WHAT THIS TASK INVOLVES —
Your task is to quote the material that follows, in full and exactly.

++++++++

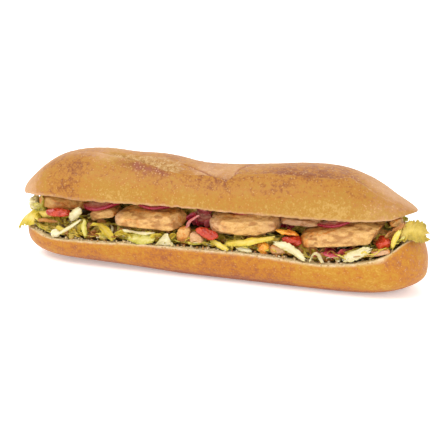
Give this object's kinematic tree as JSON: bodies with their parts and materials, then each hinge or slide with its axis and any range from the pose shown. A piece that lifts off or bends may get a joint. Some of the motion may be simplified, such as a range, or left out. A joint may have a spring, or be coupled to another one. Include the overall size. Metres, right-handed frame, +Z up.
{
  "type": "fillet baguette sandwich",
  "caption": "Long filled baguette sandwich: crusty bread halves around browned fillet slices, lettuce, red onion and tomato.",
  "frame": {"origin": "on the flat underside, at the middle of the whole sandwich's bounding box seen from above", "axes": "+X along the loaf, -Y out of the open front that shows the filling, +Z up"},
  "size_m": [0.2824, 0.066, 0.0787],
  "materials": {
    "crust": "baked crust, golden brown with pale flour",
    "lettuce": "fresh leaf, slightly glossy",
    "cabbage": "crisp pale leaf",
    "fillet": "cooked pale meat, browned patches",
    "onion": "moist red onion",
    "tomato": "wet tomato flesh",
    "pepper": "glossy orange pepper"
  },
  "bodies": {
    "root": {"bread_bottom": "crust", "bread_top": "crust", "cabbage_arch": "cabbage", "cabbage_bit": "cabbage", "cabbage_curl": "cabbage", "cabbage_fringe": "cabbage", "cabbage_knob": "cabbage", "cabbage_left": "cabbage", "cabbage_rib": "cabbage", "fillet_back_1": "fillet", "fillet_back_2": "fillet", "fillet_back_3": "fillet", "fillet_back_4": "fillet", "fillet_end_bit": "fillet", "fillet_front_1": "fillet", "fillet_front_2": "fillet", "fillet_front_3": "fillet", "fillet_front_4": "fillet", "fillet_front_5": "fillet", "fillet_front_6": "fillet", "fillet_mottled_bit": "fillet", "fillet_pale_bit": "fillet", "fillet_strip": "fillet", "fillet_tip": "fillet", "leaf_back_1": "lettuce", "leaf_back_2": "lettuce", "leaf_back_3": "lettuce", "leaf_back_4": "lettuce", "leaf_brown": "lettuce", "leaf_cream": "lettuce", "leaf_curl": "lettuce", "leaf_diagonal": "lettuce", "leaf_left_end": "lettuce", "leaf_left_olive": "lettuce", "leaf_olive": "lettuce", "leaf_pointed": "lettuce", "leaf_right_end": "lettuce", "leaf_right_rib": "lettuce", "leaf_slant": "lettuce", "leaf_strip": "lettuce", "leaf_wedge": "lettuce", "leaf_yellow": "lettuce", "lettuce_bed": "lettuce", "onion_1": "onion", "onion_2": "onion", "onion_3": "onion", "onion_4": "onion", "onion_5": "onion", "onion_bit": "onion", "onion_strip": "onion", "pepper_piece": "pepper", "pepper_strip": "pepper", "tomato_1": "tomato", "tomato_2": "tomato", "tomato_3": "tomato", "tomato_4": "tomato", "tomato_5": "tomato", "tomato_back_1": "tomato", "tomato_back_2": "tomato", "tomato_back_3": "tomato"}
  },
  "joints": []
}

++++++++

REPLY —
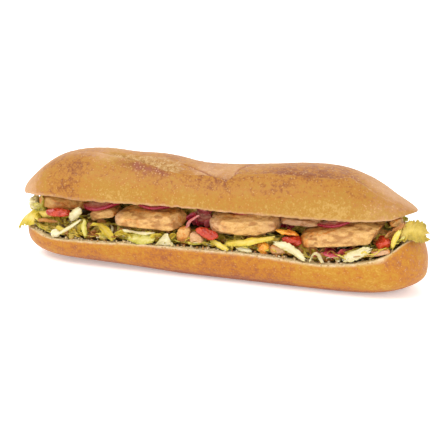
Give this object's kinematic tree as JSON: bodies with their parts and materials, then each hinge or slide with its axis and any range from the pose shown. A piece that lifts off or bends may get a joint. Some of the motion may be simplified, such as a range, or left out. A joint may have a spring, or be coupled to another one. Include the overall size. Metres, right-handed frame, +Z up.
{
  "type": "fillet baguette sandwich",
  "caption": "Long filled baguette sandwich: crusty bread halves around browned fillet slices, lettuce, red onion and tomato.",
  "frame": {"origin": "on the flat underside, at the middle of the whole sandwich's bounding box seen from above", "axes": "+X along the loaf, -Y out of the open front that shows the filling, +Z up"},
  "size_m": [0.2824, 0.066, 0.0787],
  "materials": {
    "crust": "baked crust, golden brown with pale flour",
    "lettuce": "fresh leaf, slightly glossy",
    "cabbage": "crisp pale leaf",
    "fillet": "cooked pale meat, browned patches",
    "onion": "moist red onion",
    "tomato": "wet tomato flesh",
    "pepper": "glossy orange pepper"
  },
  "bodies": {
    "root": {"bread_bottom": "crust", "bread_top": "crust", "cabbage_arch": "cabbage", "cabbage_bit": "cabbage", "cabbage_curl": "cabbage", "cabbage_fringe": "cabbage", "cabbage_knob": "cabbage", "cabbage_left": "cabbage", "cabbage_rib": "cabbage", "fillet_back_1": "fillet", "fillet_back_2": "fillet", "fillet_back_3": "fillet", "fillet_back_4": "fillet", "fillet_end_bit": "fillet", "fillet_front_1": "fillet", "fillet_front_2": "fillet", "fillet_front_3": "fillet", "fillet_front_4": "fillet", "fillet_front_5": "fillet", "fillet_front_6": "fillet", "fillet_mottled_bit": "fillet", "fillet_pale_bit": "fillet", "fillet_strip": "fillet", "fillet_tip": "fillet", "leaf_back_1": "lettuce", "leaf_back_2": "lettuce", "leaf_back_3": "lettuce", "leaf_back_4": "lettuce", "leaf_brown": "lettuce", "leaf_cream": "lettuce", "leaf_curl": "lettuce", "leaf_diagonal": "lettuce", "leaf_left_end": "lettuce", "leaf_left_olive": "lettuce", "leaf_olive": "lettuce", "leaf_pointed": "lettuce", "leaf_right_end": "lettuce", "leaf_right_rib": "lettuce", "leaf_slant": "lettuce", "leaf_strip": "lettuce", "leaf_wedge": "lettuce", "leaf_yellow": "lettuce", "lettuce_bed": "lettuce", "onion_1": "onion", "onion_2": "onion", "onion_3": "onion", "onion_4": "onion", "onion_5": "onion", "onion_bit": "onion", "onion_strip": "onion", "pepper_piece": "pepper", "pepper_strip": "pepper", "tomato_1": "tomato", "tomato_2": "tomato", "tomato_3": "tomato", "tomato_4": "tomato", "tomato_5": "tomato", "tomato_back_1": "tomato", "tomato_back_2": "tomato", "tomato_back_3": "tomato"}
  },
  "joints": []
}